Defendant's other argument as to the denial of his motion to dismiss relates to his conviction for two counts of possession with intent to sell or deliver cocaine and one count of sale and delivery of cocaine. Defendant's argument consists solely of statements that the only evidence of his having performed the sale in question is the testimony of Dugan, whom defendant characterizes as an untrustworthy source, and the video and audio recordings, which defendant characterizes as faulty. This argument is without merit.
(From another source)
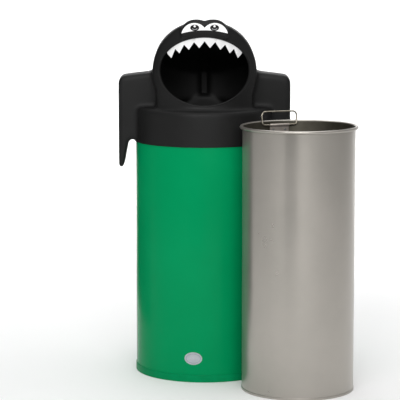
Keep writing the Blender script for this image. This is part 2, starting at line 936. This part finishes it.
    def skin(self) -> bmesh.types.BMesh:
        """Joins the solids, softens them, opens the foot and the mouth, and gives the wall."""
        parts = [self.skirt(), self.head(), self.shoulders(), self.spine(), *self.mounds()]
        melt = ("REMESH", {"mode": "VOXEL", "voxel_size": self.voxel})
        bm = shaped(merged(parts), melt)
        bm = shaped(bm, cut("DIFFERENCE", self.recess()), melt)
        for _ in range(self.softness):
            bmesh.ops.smooth_vert(
                bm,
                verts=bm.verts,
                factor=0.5,
                use_axis_x=True,
                use_axis_y=True,
                use_axis_z=True,
            )
        below = Vector((0, 0, self.foot_z - 60 * MM))
        foot = rod(self.skirt_r + 10 * MM, below, Vector((0, 0, self.foot_z)))
        bm = shaped(bm, cut("DIFFERENCE", foot))
        bm = shaped(bm, cut("DIFFERENCE", slab(self.oval(), -REACH, -0.12)))
        self.open_faces(bm)
        bmesh.ops.remove_doubles(bm, verts=bm.verts, dist=0.05 * MM)
        inwards = {"thickness": self.wall, "offset": -1.0, "use_even_offset": True}
        return shaped(bm, ("SOLIDIFY", inwards))

    def open_faces(self, bm: bmesh.types.BMesh) -> None:
        """Deletes the disc left at the foot and the pocket left in the mouth."""
        wide, tall = self.mouth_half
        spare = []
        for face in bm.faces:
            middle = face.calc_center_median()
            inside = math.hypot(middle.x / wide, (middle.z - self.mouth_z) / tall)
            at_foot = abs(middle.z - self.foot_z) < 0.05 * MM and face.normal.z < -0.9
            if at_foot or (inside < 1.0004 and middle.y < -0.1):
                spare.append(face)
        bmesh.ops.delete(bm, geom=spare, context="FACES")

    def lip(self) -> None:
        """The rolled bead round the mouth."""
        front = self.neck_r - self.wall / 2
        edge = self.oval(2.0 * MM, 160)
        path = [Vector((x, -math.sqrt(front * front - x * x), z)) for x, z in edge]
        bead = wire_mesh(path, self.lip_r)
        piece("mouth_lip", bead, MOULDED_BLACK, Body.HOOD)

    def spigot(self) -> None:
        """The ring below the skirt that drops inside the body."""
        inset, up, down = self.spigot_fit
        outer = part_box("body_shell")[1].x - inset
        inner = outer - self.wall
        top = self.foot_z + up
        bottom = self.foot_z - down
        r = 2 * MM
        profile = (
            [(outer, top), (inner, top)]
            + arc((inner + r, bottom + r), r, 180, 270, 4)
            + arc((outer - r, bottom + r), r, 270, 360, 4)
        )
        ring = lathe(profile, Vector())
        piece("hood_spigot", ring, MOULDED_BLACK, Body.HOOD)

    def pads(self) -> None:
        """The moulded blocks behind the front tongues."""
        low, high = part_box("hood_tongues")
        foot, top = Vector((0, 0, self.foot_z)), Vector((0, 0, self.skirt_top))
        for side, name in ((-1, "left_tongue_pad"), (1, "right_tongue_pad")):
            near, far = sorted((side * (high.x - 26 * MM), side * (high.x + 2 * MM)))
            bm = block((near, -self.skirt_r, self.foot_z + 19 * MM), (far, low.y, high.z))
            soften(bm, 2 * MM, 3)
            bm = shaped(bm, cut("INTERSECT", rod(self.skirt_r - 2 * MM, foot, top)))
            piece(name, bm, MOULDED_BLACK, Body.HOOD)


@dataclass
class Face:
    """Teeth and eyes, with the fastenings of the hood.

    Attributes:
        pupil_ratio: width of a pupil over its height.
    """

    pupil_ratio: float = 1.45

    def build(self) -> None:
        """Dresses the nodes of the face and the hood's fastenings."""
        dress("teeth_plate", TOOTH_WHITE, 0.5)
        for node, film in (
            ("eye_film", FILM_WHITE), ("pupils", FILM_BLACK), ("eye_glints", FILM_WHITE)
        ):
            dress(node, film, 0.2)
        self.irises()
        for node in ("teeth_screws", "hood_tongues", "tongue_screws"):
            dress(node, ZINC_PLATE, 0.3)
        for node in ("tongue_inserts", "lock_nut"):
            dress(node, BRASS, 0.2)
        for node in ("lock_barrel", "lock_plug", "lock_cam", "cam_screw"):
            dress(node, ZINC_PLATE, 0.3)

    def irises(self) -> None:
        """A thin grey arc inside the lower half of each pupil."""
        low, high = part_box("pupils")
        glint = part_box("eye_glints")[0].y
        tall = high.z - low.z
        wide = tall * self.pupil_ratio
        middle_z = (low.z + high.z) / 2
        for side, name in ((-1, "left_iris"), (1, "right_iris")):
            x = side * ((high.x - low.x) - wide) / 2
            outline = []
            for share, turns in ((0.66, range(200, 341, 10)), (0.46, range(340, 199, -10))):
                for a in map(math.radians, turns):
                    across = share * wide / 2 * math.cos(a)
                    outline.append((x + across, middle_z + share * tall / 2 * math.sin(a)))
            bm = slab(outline, glint, low.y + 0.1 * MM)
            piece(name, bm, IRIS_GREY, Body.HOOD)


# ------------------------------------------------------------------ liner


@dataclass
class Liner:
    """The galvanised liner, its clips and its two wire handles.

    Attributes:
        sheet: thickness of the sheet.
        curl_r: radius of the rolled rim.
        wire_r: radius of the handle wire.
        handle_h: height of a handle above its pivot.
        foot: half the straight run through the clip, and its bend's radius.
        grip: half the straight run of the grip, and its bend's radius.
        lean: angle by which a raised handle leans on the rim, in degrees.
        fold: angle through which a handle folds, in degrees.
    """

    sheet: float = 1.2 * MM
    curl_r: float = 5 * MM
    wire_r: float = 2.5 * MM
    handle_h: float = 44 * MM
    foot: tuple[float, float] = (52 * MM, 8 * MM)
    grip: tuple[float, float] = (47.5 * MM, 14 * MM)
    lean: float = 8.0
    fold: float = 180.0

    def __post_init__(self) -> None:
        """Takes the liner's place from the frame."""
        low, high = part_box("liner_wall")
        self.centre = Vector(((low.x + high.x) / 2, (low.y + high.y) / 2, 0))
        self.rim_r = (high.x - low.x) / 2
        self.wall_r = self.rim_r - 2 * self.curl_r + self.sheet
        self.low_z = low.z
        self.top_z = high.z

    def build(self) -> None:
        """Models the liner and its handles, and dresses the rest."""
        self.wall()
        self.bottom()
        self.seam()
        self.handle("rear", Body.REAR_HANDLE, -self.lean)
        self.handle("front", Body.FRONT_HANDLE, self.fold - self.lean)
        dress("rim_wire", ZINC_WIRE)
        for node in ("rear_clip", "front_clip"):
            dress(node, ZINC_CLIP, 0.3)
        dress("clip_rivets", ZINC_PLATE, 0.3)

    def wall(self) -> None:
        """The rolled wall, with its top edge curled round the rim wire."""
        rim = (self.rim_r - self.curl_r, self.top_z - self.curl_r)
        inner = self.wall_r - self.sheet
        curl_out = arc(rim, self.curl_r, 180, -150, 20)
        curl_in = arc(rim, self.curl_r - self.sheet, -150, 180, 20)
        profile = [(inner, self.low_z)] + curl_out + curl_in[:-1]
        profile += [(self.wall_r, rim[1] - 3 * MM), (self.wall_r, self.low_z)]
        bm = lathe(profile, self.centre)
        wall = piece("galvanised_liner", bm, ZINC_SHEET, Body.LINER, ["liner_wall"])
        wall.data.materials.append(ZINC_INSIDE.material())
        for face in wall.data.polygons:
            spoke = (face.center - self.centre).to_2d()
            within = spoke.length < self.wall_r - 0.6 * self.sheet
            if within and face.normal.to_2d().dot(spoke) < 0:
                face.material_index = 1

    def bottom(self) -> None:
        """The pressed bottom and its chime."""
        low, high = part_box("liner_bottom")
        outer = (high.x - low.x) / 2
        floor = high.z - 3 * self.sheet
        r = 1.5 * MM
        profile = (
            [(0.0, floor), (outer - 6 * MM, floor)]
            + [(outer - 5 * MM, high.z - 0.5 * MM)]
            + arc((outer - r, high.z - r), r, 90, 0, 4)
            + arc((outer - r, low.z + r), r, 0, -90, 4)
            + [(outer - 4 * MM, low.z), (outer - 4 * MM, floor - self.sheet)]
            + [(0.0, floor - self.sheet)]
        )
        bm = lathe(profile, self.centre, closed=False)
        piece("liner_base", bm, ZINC_SHEET, Body.LINER, ["liner_bottom"])

    def seam(self) -> None:
        """The folded seam down the wall, on the side away from the front."""
        where = math.radians(115)
        out = Vector((math.cos(where), math.sin(where), 0))
        side = Vector((-out.y, out.x, 0))
        at = self.centre + out * (self.wall_r + 0.3 * MM)
        turn = Matrix((side, out, Vector((0, 0, 1)))).transposed().to_4x4()
        low = (-4 * MM, -0.7 * MM, self.low_z + 2 * MM)
        bm = block(low, (4 * MM, 0.7 * MM, self.top_z - 12 * MM))
        soften(bm, 0.5 * MM, 2)
        bmesh.ops.transform(bm, matrix=Matrix.Translation(at) @ turn, verts=bm.verts)
        bmesh.ops.recalc_face_normals(bm, faces=bm.faces)
        piece("liner_seam", bm, ZINC_SHEET, Body.LINER)

    def loop(self) -> list[Point2]:
        """Centre line of a handle, standing on its pivot: one side's bends, then the other's."""
        (foot_x, foot_r), (grip_x, grip_r) = self.foot, self.grip
        run = Vector((grip_x - foot_x, self.handle_h - grip_r - foot_r))
        turn = math.degrees(math.atan2(run.y, run.x) - math.acos((foot_r - grip_r) / run.length))
        half = arc((foot_x, foot_r), foot_r, -90, turn, 8)
        half += arc((grip_x, self.handle_h - grip_r), grip_r, turn, 90, 12)
        return half + [(-x, z) for x, z in reversed(half)]

    def handle(self, end: str, body: Body, tilt: float) -> None:
        """Models one wire handle in its rest pose.

        Args:
            end: the side that it stands on, rear or front.
            body: the body that it rides on, which has its node's name.
            tilt: its angle about the pivot, inwards from upright, in degrees.
        """
        pivot = joint_place(f"{body.value}_swing")
        out = (pivot - self.centre).to_2d().normalized()
        spin = math.atan2(out.y, out.x) - math.pi / 2
        turn = Matrix.Rotation(spin, 4, "Z") @ Matrix.Rotation(math.radians(tilt), 4, "X")
        place = Matrix.Translation(pivot) @ turn
        path = [place @ Vector((x, 0, z)) for x, z in self.loop()]
        wire = wire_mesh(path, self.wire_r)
        piece(f"{end}_wire_handle", wire, ZINC_WIRE, body, [body.value])


# ------------------------------------------------------------------ studio


@dataclass
class Studio:
    """Pale floor and backdrop, soft lights, two dark flags and the camera.

    Attributes:
        eye: place of the camera.
        pitch: angle of the camera above straight down, in degrees.
        lens: focal length, in millimetres on a 36 mm sensor.
        surround: strength of the white surround.
    """

    eye: tuple[float, float, float] = (-14.93 * MM, -6562.5 * MM, 1503 * MM)
    pitch: float = 81.958
    lens: float = 176.75
    surround: float = 0.3

    def build(self) -> None:
        """Sets the stage."""
        self.camera()
        self.sweep()
        self.world()
        self.flag("front_flag", (-0.69, -3.45, 1.0), -17.5, (1.5, 2.0))
        self.flag("left_flag", (-0.8, 0.65, 1.0), 90, (1.3, 2.0))
        self.light("key_light", (-1.5, -5.2, 3.4), (0.0, -0.2, 0.8), (2.6, 2.4), 110)
        self.light("fill_light", (0.6, -5.6, 3.2), (0.1, -0.2, 0.7), (2.6, 2.4), 140)
        self.light("top_light", (0.2, 0.4, 4.4), (0.1, 0.2, 0.0), (5.0, 4.0), 110)
        self.light("backdrop_light", (0.0, 4.4, 4.2), (0.0, 7.6, 0.3), (7.0, 2.0), 420)

    def camera(self) -> None:
        """The camera, level from side to side."""
        data = bpy.data.cameras.new("camera")
        data.sensor_width = 36.0
        data.lens = self.lens
        made = bpy.data.objects.new("camera", data)
        made.location = self.eye
        made.rotation_euler = (math.radians(self.pitch), 0, 0)
        bpy.context.scene.collection.objects.link(made)
        bpy.context.scene.camera = made

    def sweep(self) -> None:
        """A pale floor that curves up into a backdrop behind the bin."""
        curve = arc((7.8, 1.6), 1.6, -90, 0, 24)
        bm = bmesh.new()
        half = 9.0
        line = [bm.verts.new((-half, y, z)) for y, z in [(-14.0, 0.0), *curve, (9.4, 7.0)]]
        edges = [bm.edges.new(pair) for pair in zip(line, line[1:])]
        grown = bmesh.ops.extrude_edge_only(bm, edges=edges)
        moved = [v for v in grown["geom"] if isinstance(v, bmesh.types.BMVert)]
        bmesh.ops.translate(bm, verts=moved, vec=(2 * half, 0, 0))
        made = as_object("studio_sweep", bm)
        made.data.materials.append(FLOOR_PAINT.material())

    def flag(self, name: str, place: Sequence[float], turn: float, size: Point2) -> None:
        """A dark panel out of the view, which only reflections show.

        Args:
            name: the panel's name.
            place: its centre.
            turn: its turn about the vertical from facing the front, in degrees.
            size: its width and height.
        """
        bm = bmesh.new()
        bmesh.ops.create_grid(bm, x_segments=2, y_segments=2, size=0.5)
        upright = Matrix.Rotation(math.radians(90), 4, "X")
        stand = Matrix.Rotation(math.radians(turn), 4, "Z") @ upright
        spot = Matrix.Translation(place) @ stand @ Matrix.Diagonal((*size, 1, 1))
        bmesh.ops.transform(bm, matrix=spot, verts=bm.verts)
        made = as_object(name, bm, smooth=False)
        made.data.materials.append(BLACK_FELT.material())
        made.visible_camera = False
        made.visible_shadow = False
        made.visible_diffuse = False

    def world(self) -> None:
        """An even white surround."""
        world = bpy.data.worlds.new("white surround")
        world.use_nodes = True
        back = world.node_tree.nodes["Background"]
        back.inputs["Color"].default_value = linear("FFFFFF")
        back.inputs["Strength"].default_value = self.surround
        bpy.context.scene.world = world
        bpy.context.scene.view_settings.view_transform = "Standard"

    def light(
        self, name: str, place: Sequence[float], target: Sequence[float], size: Point2, watts: float
    ) -> None:
        """Adds a soft rectangular light.

        Args:
            name: the light's name.
            place: where it hangs.
            target: the point that it faces.
            size: its width and height.
            watts: its power.
        """
        data = bpy.data.lights.new(name, "AREA")
        data.shape = "RECTANGLE"
        data.size, data.size_y = size
        data.energy = watts
        made = bpy.data.objects.new(name, data)
        made.location = place
        made.rotation_euler = (Vector(target) - Vector(place)).to_track_quat("-Z", "Y").to_euler()
        bpy.context.scene.collection.objects.link(made)


def main() -> None:
    """Builds the stage and every sub-assembly in order."""
    logging.basicConfig(level=logging.INFO, format="%(message)s")
    Studio().build()
    PaintedBody().build()
    Hood().build()
    Face().build()
    Liner().build()


if __name__ == "__main__":
    main()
First, Dugan was not the only witness who provided evidence of the transaction; Detective Kuhn, the police officer who coordinated the transaction between the two men, testified at length regarding the transaction. Second, the video and audio of the transaction were in fact perfectly functional; the recording was played at trial during Detective Kuhn's testimony, and Detective Kuhn narrated and explained various portions of the recorded transaction. Taking the evidence in the light most favorable to the State, as we must, we find that the State presented sufficient evidence to support these charges, and thus overrule defendant's argument on this point.

The trial court properly denied defendant's motion to dismiss the charges at issue. As such, we find no error.

No error.

Judges WYNN and CALABRIA concur.

Report per Rule 30(e).

NOTES

[1] This final charge relates to a second coordinated buy made by Dugan from defendant on the following day, 14 August 2007. Defendant's appeal does not concern this charge.